June 18, 2004
Up and down, up and down,
I will lead them up and down.
-William "Wild Bill" Shakespeare
Every summer there’s a production, version, adaptation, or interpretation of "A Midsummer Night’s Dream", Shakespeare’s play about a group of people who go into the woods and get Puck’d. Maybe this play’s so popular because, four and a half centuries later, most of the jokes are funny without the help of a dictionary. Every time I hear the title I can’t help wondering when midsummer is. I don’t plant beans so I don’t have an almanac, but it always seems to be that midsummer is some time in late June. That can’t be right because, where I live, anyway, summer starts in June. It’s preceded by "early summer", which is April and May, and followed by "barbecue", which is August through September. September to November is "late summer", and from November to March it’s "winter". Winter starts to act a little funny in March, since one day it’ll snow and the next day you step outside and lose six pounds just by sweating. Technically this should be "spring", but really it’s sort of like winter and spring arguing back and forth over who’s going to take the keys. I’ve tried to come up with a name for this intermediate season, but all I can come up with are Springer, Sprinter, and Wiring, none of which sound right. Wiring is the worst because, around here, if your wiring is going to go bad it’s going to happen in the middle of summer when you really need air conditioning. Besides, I consider myself lucky to live in a place that has four distinct seasons, unlike, say, Sri Lanka, which has two seasons. Those seasons are "hot and dry", and "hot and rainy". Then there’s Antarctica, which also has two seasons: "cold enough to freeze the balls off a brass monkey", and "the brass monkey’s packed up and left".

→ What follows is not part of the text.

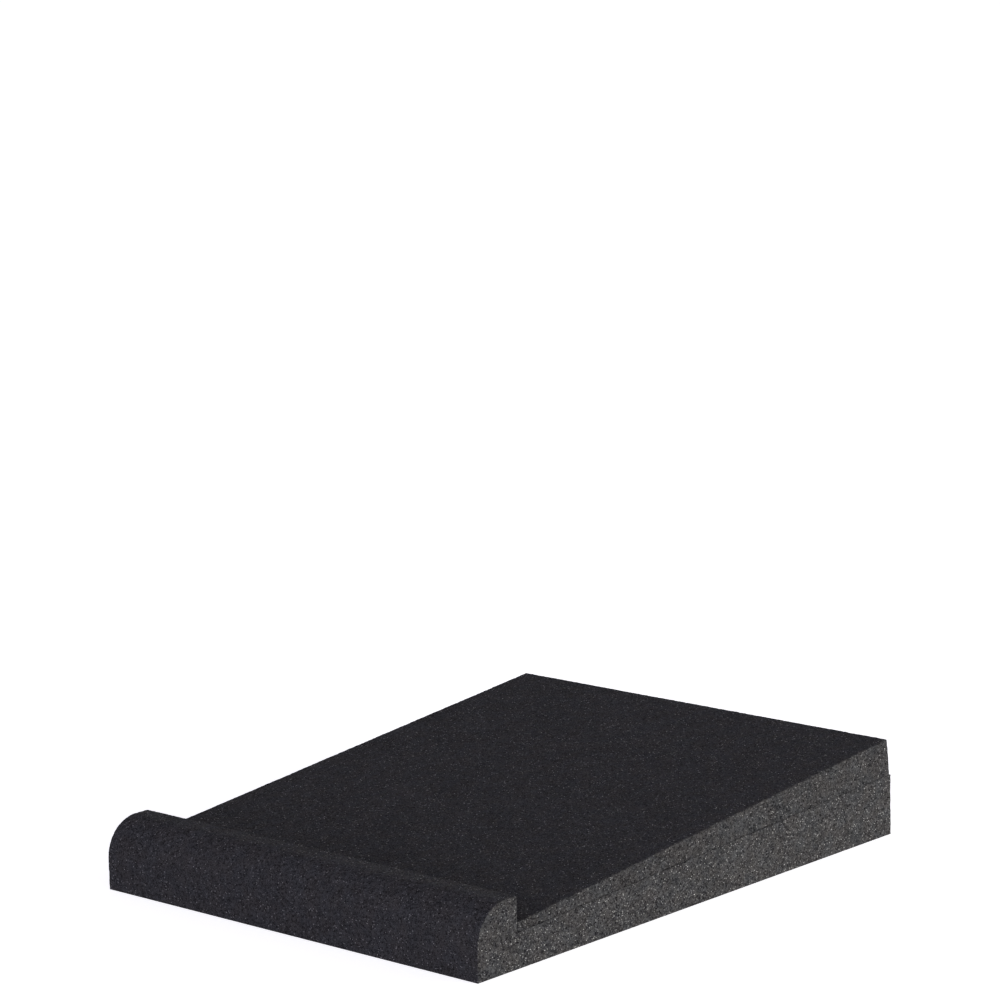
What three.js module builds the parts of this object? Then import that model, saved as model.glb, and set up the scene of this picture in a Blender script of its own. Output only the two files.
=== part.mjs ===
// A speaker isolation pad of open-cell foam, cut in two pieces: a base with a rounded stop lip
// along its front, and a loose wedge insert that lies on the base's sloping seat, behind the lip.
// Millimetres, +Z up, -Y to the front, where the lip is. The origin is the middle of the underside.
import * as THREE from "three";

// The base's plan
const PAD_WIDTH = 270;
const PAD_DEPTH = 347;

// The stop lip: a quarter round on its front edge, and a flat behind that on its top
const LIP_HEIGHT = 38.4;
const LIP_RADIUS = 21;
const LIP_FLAT = 9.2;
const LIP_ARC_STEPS = 32;

// The base's seat slopes up from the foot of the lip to the rear face
const SEAT_FRONT_HEIGHT = 19;
const SEAT_REAR_HEIGHT = 34.7;

// The insert: its thickness is measured square to its top
const INSERT_FRONT_THICKNESS = 5;
const INSERT_SIDE_INSET = 0.3;
const INSERT_REAR_INSET = 1;

// The gap from the insert to the seat below it and to the lip in front of it
const INSERT_CLEARANCE = 0.3;

const FOAM_ROUGHNESS = 0.95;
const BASE_COLOUR = 0x39393b;
const INSERT_COLOUR = 0x3b3b3d;

const frontY = -PAD_DEPTH / 2;
const rearY = PAD_DEPTH / 2;
const lipWallY = frontY + LIP_RADIUS + LIP_FLAT;
const seatSlope = Math.atan2(SEAT_REAR_HEIGHT - SEAT_FRONT_HEIGHT, rearY - lipWallY);

// The insert tapers at the seat's own angle: turned end for end it levels the pad's top,
// and the way round that it lies here it doubles the slope.
const insertTaper = seatSlope;
const topSlope = seatSlope + insertTaper;

// Carries a section along X, centred on it. The section's first axis becomes +Y, its second +Z.
function carriedAlongX(section, width) {
  const geometry = new THREE.ExtrudeGeometry(section, {
    depth: width,
    bevelEnabled: false,
    curveSegments: LIP_ARC_STEPS / 2, // an arc takes two steps for each of these
  });
  const sectionToYZ = new THREE.Matrix4().makeBasis(
    new THREE.Vector3(0, 1, 0),
    new THREE.Vector3(0, 0, 1),
    new THREE.Vector3(1, 0, 0),
  );
  return geometry.translate(0, 0, -width / 2).applyMatrix4(sectionToYZ);
}

function foam(colour) {
  return new THREE.MeshStandardMaterial({
    color: colour,
    roughness: FOAM_ROUGHNESS,
    metalness: 0,
  });
}

// The base's section, from the front bottom corner: the underside, the upright rear,
// the sloping seat, the stop lip's upright wall and flat top, and its quarter round.
function basePad() {
  const roundCentreY = frontY + LIP_RADIUS;
  const roundCentreZ = LIP_HEIGHT - LIP_RADIUS;
  const section = new THREE.Shape();
  section.moveTo(frontY, 0);
  section.lineTo(rearY, 0);
  section.lineTo(rearY, SEAT_REAR_HEIGHT);
  section.lineTo(lipWallY, SEAT_FRONT_HEIGHT);
  section.lineTo(lipWallY, LIP_HEIGHT);
  section.lineTo(roundCentreY, LIP_HEIGHT);
  section.absarc(roundCentreY, roundCentreZ, LIP_RADIUS, Math.PI / 2, Math.PI);
  section.closePath();
  const mesh = new THREE.Mesh(carriedAlongX(section, PAD_WIDTH), foam(BASE_COLOUR));
  mesh.name = "base_pad";
  return mesh;
}

// The height of the insert's underside above the floor, where it clears the seat.
function insertFootHeight(y) {
  const seatHeight = SEAT_FRONT_HEIGHT + (y - lipWallY) * Math.tan(seatSlope);
  return seatHeight + INSERT_CLEARANCE / Math.cos(seatSlope);
}

// The insert's section has its flat top along the first axis and both ends square to that top.
// Its origin is the top's front edge, which stands at the clearance from the lip.
function wedgeInsert() {
  const topFrontY = lipWallY + INSERT_CLEARANCE;
  const footFrontY = topFrontY + INSERT_FRONT_THICKNESS * Math.sin(topSlope);
  const footFrontZ = insertFootHeight(footFrontY);
  const topFrontZ = footFrontZ + INSERT_FRONT_THICKNESS * Math.cos(topSlope);

  const footLength = (rearY - INSERT_REAR_INSET - footFrontY) / Math.cos(seatSlope);
  const topLength = footLength * Math.cos(insertTaper);
  const rearThickness = INSERT_FRONT_THICKNESS + footLength * Math.sin(insertTaper);

  const section = new THREE.Shape();
  section.moveTo(0, 0);
  section.lineTo(0, -INSERT_FRONT_THICKNESS);
  section.lineTo(topLength, -rearThickness);
  section.lineTo(topLength, 0);
  section.closePath();
  const width = PAD_WIDTH - 2 * INSERT_SIDE_INSET;
  const mesh = new THREE.Mesh(carriedAlongX(section, width), foam(INSERT_COLOUR));
  mesh.name = "wedge_insert";
  mesh.rotation.x = topSlope;
  mesh.position.set(0, topFrontY, topFrontZ);
  return mesh;
}

const pad = new THREE.Group();
pad.add(basePad(), wedgeInsert());
export default pad;
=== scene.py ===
"""Dresses a speaker isolation pad of charcoal open-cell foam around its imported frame.

Two blocks of cut foam are built: the base with its rounded stop lip, and the loose wedge insert
that lies on the base's sloping seat. Metres throughout, +Z up, -Y to the front, where the lip is.
"""

import logging
from dataclasses import dataclass, field
from enum import Enum
from typing import ClassVar, Optional, Union

import bmesh
import bpy
import numpy as np
from mathutils import Matrix, Vector


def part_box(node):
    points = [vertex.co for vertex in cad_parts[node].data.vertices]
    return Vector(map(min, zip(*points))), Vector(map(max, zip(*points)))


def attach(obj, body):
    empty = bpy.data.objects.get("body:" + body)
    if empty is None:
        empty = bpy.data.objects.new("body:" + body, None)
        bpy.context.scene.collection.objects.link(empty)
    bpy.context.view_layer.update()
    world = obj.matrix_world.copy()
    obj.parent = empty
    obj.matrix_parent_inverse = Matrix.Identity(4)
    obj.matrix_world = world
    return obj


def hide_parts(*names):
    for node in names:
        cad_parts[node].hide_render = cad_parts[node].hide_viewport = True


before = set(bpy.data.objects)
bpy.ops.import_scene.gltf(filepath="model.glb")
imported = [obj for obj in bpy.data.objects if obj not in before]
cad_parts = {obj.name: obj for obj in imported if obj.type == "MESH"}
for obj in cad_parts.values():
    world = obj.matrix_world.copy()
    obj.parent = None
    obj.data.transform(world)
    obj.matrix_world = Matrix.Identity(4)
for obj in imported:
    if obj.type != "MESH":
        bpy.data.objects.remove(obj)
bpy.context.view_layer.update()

LOG = logging.getLogger("speaker_isolation_pad")
MM = 0.001
ROOT_BODY = "root"
HIDDEN = "hidden"
CUT_END = "cut_end"

Colour = tuple[float, float, float]
Point = tuple[float, float, float]
Feed = Union[bpy.types.NodeSocket, Colour, float]


class End(Enum):
    """The two end faces of a block that is carried along X."""

    LEFT = -1
    RIGHT = 1


class Ray(Enum):
    """The kinds of ray that see the white backdrop, by the Light Path output that names them."""

    CAMERA = "Is Camera Ray"
    GLOSSY = "Is Glossy Ray"
    TRANSMISSION = "Is Transmission Ray"


def run(start: np.ndarray, stop: np.ndarray, share: np.ndarray) -> np.ndarray:
    """Points along the straight line from start to stop.

    Args:
        start: the first point.
        stop: the last point.
        share: the share of the way, from 0 to 1, of each point.

    Returns:
        One row for each share: start + share * (stop - start).
    """
    return start + share[:, None] * (stop - start)


def edged_shares(cells: int, length: float, edge: float) -> np.ndarray:
    """Shares of a length that is cut into equal cells, with one narrow cell more at each end.

    Args:
        cells: how many equal cells lie between the narrow ones.
        length: the whole length.
        edge: the width of a narrow cell.

    Returns:
        cells + 3 shares from 0 to 1.
    """
    inner = np.linspace(edge, length - edge, cells + 1) / length
    return np.concatenate([[0.0], inner, [1.0]])


def coons_patch(low: np.ndarray, high: np.ndarray, left: np.ndarray, right: np.ndarray) -> np.ndarray:
    """Fills four border curves that meet at their ends.

    The formula is Coons': the blend of low and high, plus the blend of left and right, less the
    blend of the four corners.

    Args:
        low: the border at row 0, one point for each column.
        high: the border at the last row.
        left: the border at column 0, one point for each row.
        right: the border at the last column.

    Returns:
        Points by row and column.
    """
    u = np.linspace(0, 1, len(low))[None, :, None]
    v = np.linspace(0, 1, len(left))[:, None, None]
    between_rows = (1 - v) * low[None] + v * high[None]
    between_columns = (1 - u) * left[:, None] + u * right[:, None]
    corners = (1 - v) * ((1 - u) * low[0] + u * low[-1]) + v * ((1 - u) * high[0] + u * high[-1])
    return between_rows + between_columns - corners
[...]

But I digress. When I was a kid summer started when we were released from school. Technically it started a week before we were released from school, when we’d all absorbed so much information that we couldn’t hold any more. That’s when the teachers started throwing things at us they knew we’d never need, like how to determine the volume of a rectangular solid. By that time the only volume we were interested in was what was needed to make Pink Floyd’s "Bricks In the Wall, Part 2" heard through every part of the school.
But I digress. In the old days summer was when plantation owners would change into their white three-piece suits and sit on their front porches. They had to wear white suits because this was before deodorant was invented, and anyone wearing a three-piece suit in the middle of summer would have B.O. that was more toxic than cyanide. The glare from their white suits served as a warning to people not to get too close. This is why whenever you see pictures of plantation owners sitting on their front porches there’s always just one, and the picture is taken from a distance. Maybe it’s because of their insistence on wearing three-piece suits in summer that there are no plantation owners any more. I think that’s a good thing, partly because plantations sound like they were pretty awful places to work, sort of like a mega-store but without the comforts of fluorescent lighting and nylon vests, but also because, even though a plantation owner would probably be able to tell me when midsummer is, I wouldn’t be able to get close enough to ask.
Enjoy this week’s offerings.
A rich Australian decided that to throw a party and invited all of his buddies and neighbors, including his friend Jimmy. He held the party around the pool in the backyard of his mansion. Everyone was having a good time drinking, dancing, eating shrimp, oysters and BBQ. At the height of the party, the host said, "I have a 15ft man-eating Crocodile in my pool and I’ll give a million dollars to anyone who’ll jump in." The words were barely out of his mouth when there was a loud splash and everyone turned around and saw Jimmy in the pool! Jimmy was fighting the croc! Jimmy was jabbing the croc in the eyes with his thumbs, throwing punches, doing all kinds of head butts and chokeholds, biting the croc on the tail and flipping the croc through the air like some kind of Judo Instructor. The water was churning and splashing everywhere. Both Jimmy and the croc were screaming. Finally Jimmy strangled the croc and let it float to the top like a K-mart goldfish. Jimmy then slowly climbed out of the pool. Everybody was just staring at him in disbelief.
Finally the host said, "Well, Jimmy, I reckon I owe you a million dollars."
"Nah, I don’t want it," said Jimmy.
The rich man said, "Man, I have to give you something. You won the bet.How about half a million bucks then?"
"No thanks. I don’t want it," answered Jimmy.
The host said, "Come on, I insist on giving you something. That was amazing. How about a new Porsche and a Rolex and some stock options?"
Again Jimmy said no. Confused, the rich man asked, "Well, Jimmy, then what do you want?"
Jimmy said, "I want the name of the guy who pushed me in the pool."